[Instructions for the task] Pull out every line below that holds the word "axis".

[Given data]
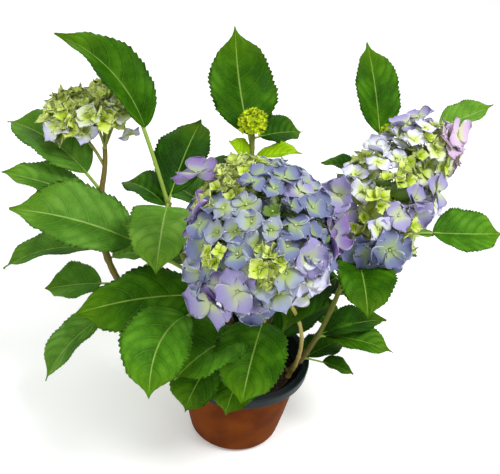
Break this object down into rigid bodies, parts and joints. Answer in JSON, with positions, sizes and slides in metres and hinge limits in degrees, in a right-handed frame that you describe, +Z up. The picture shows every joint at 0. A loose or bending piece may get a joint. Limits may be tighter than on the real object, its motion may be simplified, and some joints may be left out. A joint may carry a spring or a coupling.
{
  "type": "potted hydrangea",
  "caption": "Mophead hydrangea shrub in bloom in a nursery pot standing in a terracotta pot: canes, broad toothed leaves and round lavender flower heads.",
  "frame": {"origin": "centre of the pot's flat underside", "axes": "+Z up; +X to the plant's right and -Y towards its front, the side the big flower head faces"},
  "size_m": [0.5367, 0.3649, 0.4045],
  "materials": {
    "pot": "matte",
    "nursery_pot": "satin",
    "compost": "matte",
    "cane": "matte",
    "leaf": "satin",
    "bloom": "matte",
    "bud": "matte"
  },
  "bodies": {
    "root": {"pot": "pot", "nursery_pot": "nursery_pot", "compost": "compost", "cane_left": "cane", "cane_midleft": "cane", "cane_main": "cane", "cane_centre": "cane", "cane_right": "cane", "cane_rightback": "cane", "cane_frontleft": "cane", "cane_front": "cane", "cane_backright": "cane", "cane_backleft": "cane", "leaves_left_low": "leaf", "leaves_left_mid": "leaf", "leaves_left_top": "leaf", "leaves_midleft_low": "leaf", "leaves_midleft_top": "leaf", "leaves_centre_low": "leaf", "leaves_centre_top": "leaf", "leaves_right_low": "leaf", "leaves_right_top": "leaf", "leaves_rightback_mid": "leaf", "leaves_rightback_top": "leaf", "leaves_frontleft_low": "leaf", "leaves_frontleft_top": "leaf", "leaves_front_low": "leaf", "leaves_front_top": "leaf", "leaves_backright_low": "leaf", "leaves_backright_top": "leaf", "leaves_backleft_low": "leaf", "leaves_backleft_top": "leaf", "head_main": "bloom", "head_right": "bloom", "head_left": "bloom", "bud_centre": "bud", "bud_rightback": "bud"}
  },
  "joints": []
}
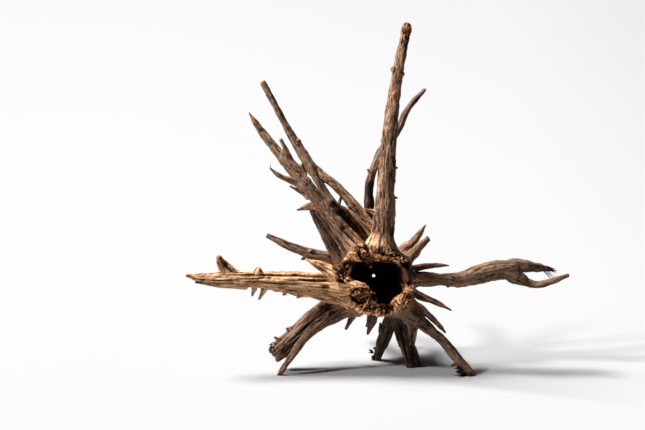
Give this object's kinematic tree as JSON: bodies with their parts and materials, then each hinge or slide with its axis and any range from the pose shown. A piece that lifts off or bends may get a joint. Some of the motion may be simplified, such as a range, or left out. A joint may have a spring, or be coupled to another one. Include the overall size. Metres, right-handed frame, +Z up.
{
  "type": "aquarium root stump",
  "caption": "Driftwood root stump on its side: a hollow, broken trunk foot with crooked roots spreading all round, standing on its lowest roots.",
  "frame": {"origin": "on the floor, at the middle of the object's length and depth", "axes": "+Z up, +X along the longest extent towards the forked right root, +Y from the broken mouth to the back"},
  "size_m": [0.4511, 0.1946, 0.4092],
  "materials": {
    "weathered_root": "dry grey-brown wood without bark, with a fine lengthwise grain, cracks and small pits",
    "bare_wood": "golden stripped wood in long ridges, with dark grooves between them",
    "dark_root": "dark brown weathered wood, rough and fibrous",
    "hub_wood": "pale tan wood outside, and orange-brown decayed crumbly wood round the mouth and inside it"
  },
  "bodies": {
    "root": {"stump_hub": "hub_wood", "tall_root": "weathered_root", "upper_left_root": "weathered_root", "left_root": "bare_wood", "right_root": "weathered_root", "right_root_upper_fork": "weathered_root", "right_root_lower_fork": "weathered_root", "thick_lower_root": "weathered_root", "left_leg": "weathered_root", "right_leg": "weathered_root", "right_leg_stub": "weathered_root", "middle_leg": "dark_root", "rear_left_leg": "dark_root", "rear_leg": "dark_root", "shoulder_root": "weathered_root", "rim_splinter": "bare_wood", "inner_strand": "weathered_root", "outer_strand": "weathered_root", "side_twig": "weathered_root", "flaked_prong": "weathered_root", "long_upper_root": "weathered_root", "upper_right_branch": "weathered_root", "upper_left_branch": "weathered_root", "tangle_root": "dark_root", "pale_twig": "bare_wood", "slim_back_root": "dark_root", "upper_right_stub": "weathered_root", "upper_right_spur": "dark_root", "right_twig": "weathered_root", "lower_right_spur_upper": "dark_root", "lower_right_spur_lower": "dark_root", "bottom_spur_left": "dark_root", "bottom_spur_middle": "dark_root", "back_root": "weathered_root", "back_stub_left": "weathered_root", "back_stub_right": "weathered_root"}
  },
  "joints": []
}
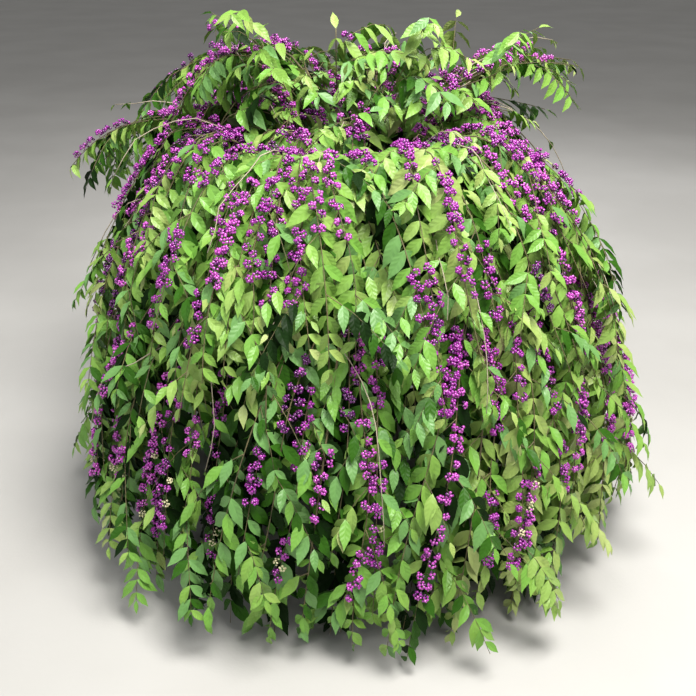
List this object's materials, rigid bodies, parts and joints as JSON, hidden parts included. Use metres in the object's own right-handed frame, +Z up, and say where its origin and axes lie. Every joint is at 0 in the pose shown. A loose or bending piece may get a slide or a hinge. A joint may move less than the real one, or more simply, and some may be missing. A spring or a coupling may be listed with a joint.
{
  "type": "weeping beautyberry shrub",
  "caption": "Weeping beautyberry shrub in fruit: arching canes rise from a low woody stool and hang to the ground with paired leaves and berry clusters.",
  "frame": {"origin": "centre of the flat cut under the stool, at ground level", "axes": "+Z up, -Y towards the side that the picture shows, +X to the right of that view"},
  "size_m": [1.7393, 1.6846, 1.4575],
  "materials": {
    "bark": "rough",
    "foliage": "satin"
  },
  "bodies": {
    "root": {"bough_arm_back": "bark", "bough_arm_left_far": "bark", "bough_arm_left_high": "bark", "bough_arm_left_low": "bark", "bough_arm_right": "bark", "bough_crest_back": "bark", "bough_crest_front": "bark", "bough_crest_left": "bark", "bough_dome_01": "bark", "bough_dome_02": "bark", "bough_dome_03": "bark", "bough_dome_04": "bark", "bough_dome_05": "bark", "bough_dome_06": "bark", "bough_dome_07": "bark", "bough_shoot_leaning": "bark", "bough_shoot_left": "bark", "bough_shoot_middle": "bark", "bough_shoot_right": "bark", "bough_skirt_01": "bark", "bough_skirt_02": "bark", "bough_skirt_03": "bark", "bough_skirt_04": "bark", "bough_skirt_05": "bark", "bough_skirt_06": "bark", "bough_skirt_07": "bark", "bough_skirt_08": "bark", "bough_skirt_09": "bark", "bough_skirt_10": "bark", "spray_arm_back": "foliage", "spray_arm_left_far": "foliage", "spray_arm_left_high": "foliage", "spray_arm_left_low": "foliage", "spray_arm_right": "foliage", "spray_crest_back": "foliage", "spray_crest_front": "foliage", "spray_crest_left": "foliage", "spray_dome_01": "foliage", "spray_dome_02": "foliage", "spray_dome_03": "foliage", "spray_dome_04": "foliage", "spray_dome_05": "foliage", "spray_dome_06": "foliage", "spray_dome_07": "foliage", "spray_shoot_leaning": "foliage", "spray_shoot_left": "foliage", "spray_shoot_middle": "foliage", "spray_shoot_right": "foliage", "spray_skirt_01": "foliage", "spray_skirt_02": "foliage", "spray_skirt_03": "foliage", "spray_skirt_04": "foliage", "spray_skirt_05": "foliage", "spray_skirt_06": "foliage", "spray_skirt_07": "foliage", "spray_skirt_08": "foliage", "spray_skirt_09": "foliage", "spray_skirt_10": "foliage", "stool": "bark"}
  },
  "joints": []
}
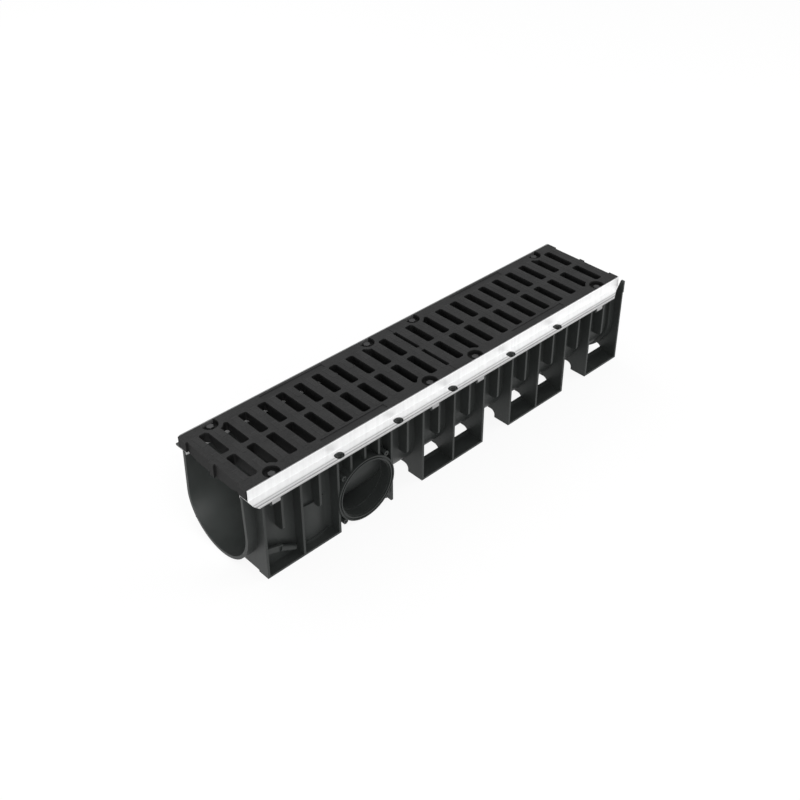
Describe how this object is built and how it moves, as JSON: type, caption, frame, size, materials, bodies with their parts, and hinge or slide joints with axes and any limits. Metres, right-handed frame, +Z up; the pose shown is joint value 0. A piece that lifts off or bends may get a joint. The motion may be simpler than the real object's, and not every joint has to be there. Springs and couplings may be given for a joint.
{
  "type": "channel drain",
  "caption": "Moulded drainage channel on ribbed feet, with folded steel edge rails, slotted cast grates bolted down and a round side outlet.",
  "frame": {"origin": "centre of the bounding box on the ground", "axes": "+X along the trough from the near collar to the far socket, +Z up, side outlet towards -Y"},
  "size_m": [1.008, 0.25, 0.21],
  "materials": {
    "channel_plastic": "moulded, near black, satin",
    "rail_steel": "bright galvanised",
    "grate_iron": "dark matt coating on cast iron",
    "bolt_steel": "dulled steel",
    "nut_steel": "zinc plated"
  },
  "bodies": {
    "root": {"channel_body": "channel_plastic", "rail_outlet_side": "rail_steel", "rail_plain_side": "rail_steel", "grate_near": "grate_iron", "grate_far": "grate_iron", "grate_bolt_1": "bolt_steel", "grate_bolt_2": "bolt_steel", "grate_bolt_3": "bolt_steel", "grate_bolt_4": "bolt_steel", "grate_bolt_5": "bolt_steel", "grate_bolt_6": "bolt_steel", "grate_bolt_7": "bolt_steel", "grate_bolt_8": "bolt_steel", "captive_nut_1": "nut_steel", "captive_nut_2": "nut_steel", "captive_nut_3": "nut_steel", "captive_nut_4": "nut_steel", "captive_nut_5": "nut_steel", "captive_nut_6": "nut_steel", "captive_nut_7": "nut_steel", "captive_nut_8": "nut_steel"}
  },
  "joints": []
}
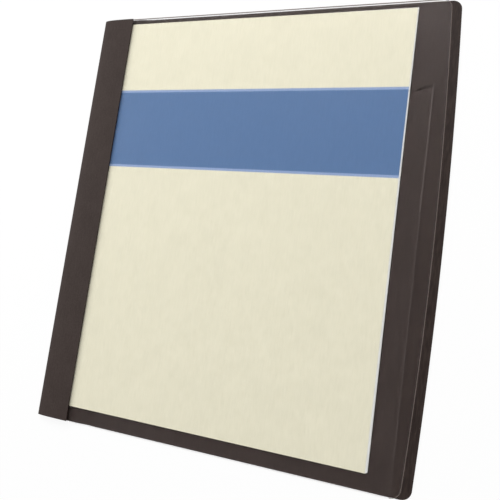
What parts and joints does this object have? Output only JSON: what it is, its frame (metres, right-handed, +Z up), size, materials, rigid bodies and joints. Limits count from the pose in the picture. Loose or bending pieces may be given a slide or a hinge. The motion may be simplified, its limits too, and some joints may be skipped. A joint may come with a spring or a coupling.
{
  "type": "report cover",
  "caption": "Clear-front report cover lying shut, with a swing-out spine clip, a cream title page with a blue band, white sheets and a dark back cover with an inside pocket.",
  "frame": {"origin": "middle of the footprint of the shut cover, on the plane of the desk it lies on", "axes": "+X runs from the spine clip to the fore edge, +Y from the foot of the pages to their head, +Z up from the desk"},
  "size_m": [0.2598, 0.2938, 0.0044],
  "materials": {
    "clip_plastic": "matte, faintly grained dark brown",
    "rivet_plastic": "satin",
    "back_poly": "satin dark brown poly sheet",
    "pocket_poly": "satin dark brown poly sheet",
    "white_paper": "uncoated",
    "cream_paper": "uncoated, printed with a plain blue band",
    "clear_sheet": "clear and glossy"
  },
  "bodies": {
    "cover": {"back_cover": "back_poly", "inside_pocket": "pocket_poly", "clear_front_margin": "clear_sheet", "title_page_margin": "cream_paper", "sheet_1_margin": "white_paper", "sheet_2_margin": "white_paper", "sheet_3_margin": "white_paper"},
    "front": {"clear_front": "clear_sheet"},
    "title": {"title_page": "cream_paper"},
    "leaf_1": {"sheet_1": "white_paper"},
    "leaf_2": {"sheet_2": "white_paper"},
    "leaf_3": {"sheet_3": "white_paper"},
    "clip": {"spine_clip": "clip_plastic", "pivot_rivet": "rivet_plastic"}
  },
  "joints": [
    {"name": "cover_turn", "type": "hinge", "parent": "cover", "child": "front", "pos_m": [-0.09645, 0, 0.00337], "axis": [0, -1, 0], "range_deg": [0, 150]},
    {"name": "title_turn", "type": "hinge", "parent": "cover", "child": "title", "pos_m": [-0.09395, 0, 0.00287], "axis": [0, -1, 0], "range_deg": [0, 146]},
    {"name": "leaf_1_turn", "type": "hinge", "parent": "cover", "child": "leaf_1", "pos_m": [-0.09295, 0, 0.00255], "axis": [0, -1, 0], "range_deg": [0, 144]},
    {"name": "leaf_2_turn", "type": "hinge", "parent": "cover", "child": "leaf_2", "pos_m": [-0.09195, 0, 0.00225], "axis": [0, -1, 0], "range_deg": [0, 142]},
    {"name": "leaf_3_turn", "type": "hinge", "parent": "cover", "child": "leaf_3", "pos_m": [-0.09095, 0, 0.00195], "axis": [0, -1, 0], "range_deg": [0, 139]},
    {"name": "clip_swing", "type": "hinge", "parent": "cover", "child": "clip", "pos_m": [-0.11765, -0.1419, 0], "axis": [0, 0, 1], "range_deg": [0, 90]}
  ],
  "couplings": [
    {"joint": "title_turn", "follows": "cover_turn", "ratio": 0.97},
    {"joint": "leaf_1_turn", "follows": "cover_turn", "ratio": 0.955},
    {"joint": "leaf_2_turn", "follows": "cover_turn", "ratio": 0.94},
    {"joint": "leaf_3_turn", "follows": "cover_turn", "ratio": 0.925}
  ]
}
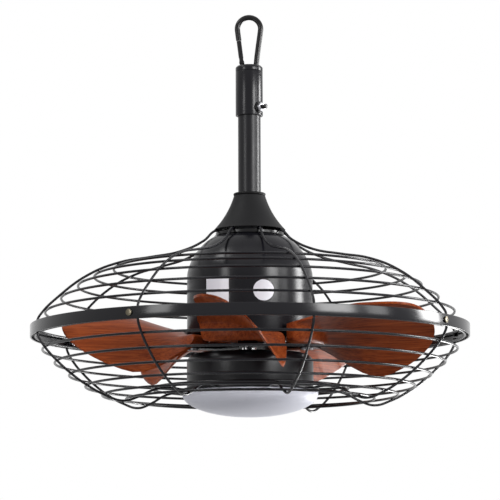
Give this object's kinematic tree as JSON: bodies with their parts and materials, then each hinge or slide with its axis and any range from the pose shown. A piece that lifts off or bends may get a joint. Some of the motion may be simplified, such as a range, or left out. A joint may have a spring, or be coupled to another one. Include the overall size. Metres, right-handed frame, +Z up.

[Task answer]
Give this object's kinematic tree as JSON: bodies with their parts and materials, then each hinge or slide with its axis and any range from the pose shown. A piece that lifts off or bends may get a joint. Some of the motion may be simplified, such as a range, or left out. A joint may have a spring, or be coupled to another one. Include the overall size. Metres, right-handed frame, +Z up.
    {"name": "cover_turn", "type": "hinge", "parent": "cover", "child": "front", "pos_m": [-0.09645, 0, 0.00337], "axis": [0, -1, 0], "range_deg": [0, 150]},
    {"name": "title_turn", "type": "hinge", "parent": "cover", "child": "title", "pos_m": [-0.09395, 0, 0.00287], "axis": [0, -1, 0], "range_deg": [0, 146]},
    {"name": "leaf_1_turn", "type": "hinge", "parent": "cover", "child": "leaf_1", "pos_m": [-0.09295, 0, 0.00255], "axis": [0, -1, 0], "range_deg": [0, 144]},
    {"name": "leaf_2_turn", "type": "hinge", "parent": "cover", "child": "leaf_2", "pos_m": [-0.09195, 0, 0.00225], "axis": [0, -1, 0], "range_deg": [0, 142]},
    {"name": "leaf_3_turn", "type": "hinge", "parent": "cover", "child": "leaf_3", "pos_m": [-0.09095, 0, 0.00195], "axis": [0, -1, 0], "range_deg": [0, 139]},
    {"name": "clip_swing", "type": "hinge", "parent": "cover", "child": "clip", "pos_m": [-0.11765, -0.1419, 0], "axis": [0, 0, 1], "range_deg": [0, 90]}
Give this object's kinematic tree as JSON: bodies with their parts and materials, then each hinge or slide with its axis and any range from the pose shown. A piece that lifts off or bends may get a joint. Some of the motion may be simplified, such as a range, or left out. A joint may have a spring, or be coupled to another one. Include the overall size. Metres, right-handed frame, +Z up.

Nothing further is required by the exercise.